When is a free-range chicken a bad, naughty chicken?
Come closer, dear students, and the Damsel will tell you.
The Damsel lets her chickens run loose in her large fenced yard, eating mosquitoes and possibly earwigs. For this hope alone, it’s worth the risk they pose to the garden plants. They do like to peck and tear at the tender leaves. But although most of the plants have managed to grow faster than the chickens can peck them down, there is one sad row in the Damsel’s garden.
Behold the chicken devastation.
This was once a happy little row of beets. The Damsel had hoped for a few meals of beet greens as the plants were thinned, and then the rest would be ultimately pickled as shown in this post: Pickled Beets. But the greens have been pretty thoroughly whittled…maybe they’ll recover a bit, but hopes of beet greens are sinking low. Who knows if there is enough left of the tops to support growth of the beetroots?
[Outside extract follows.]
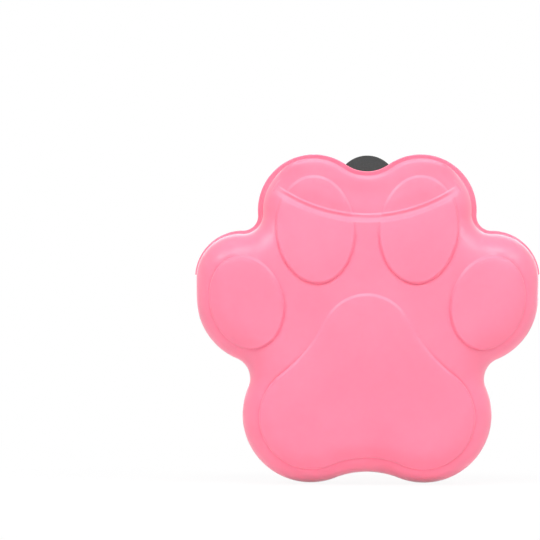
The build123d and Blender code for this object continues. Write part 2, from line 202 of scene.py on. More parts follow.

Yes, the plants could have been covered with netting and thus saved from being pecked to within an inch of their little lives. But with the other, earlier-planted veggies, the chickens pecked at them rather half-heartedly, lulling us to believe they weren’t going to do any serious damage. Then the beets were planted. Before we knew it, the Beetgreen Devouring Festival had begun and it was all everlastingly too late.
Thank goodness the chickens didn’t kill the tomato plants. If that had happened, the Damsel just isn’t sure what measures she’d be required to take. She hopes she will never be asked to choose between tomatoes and eggs. Some choices are just too awful to contemplate.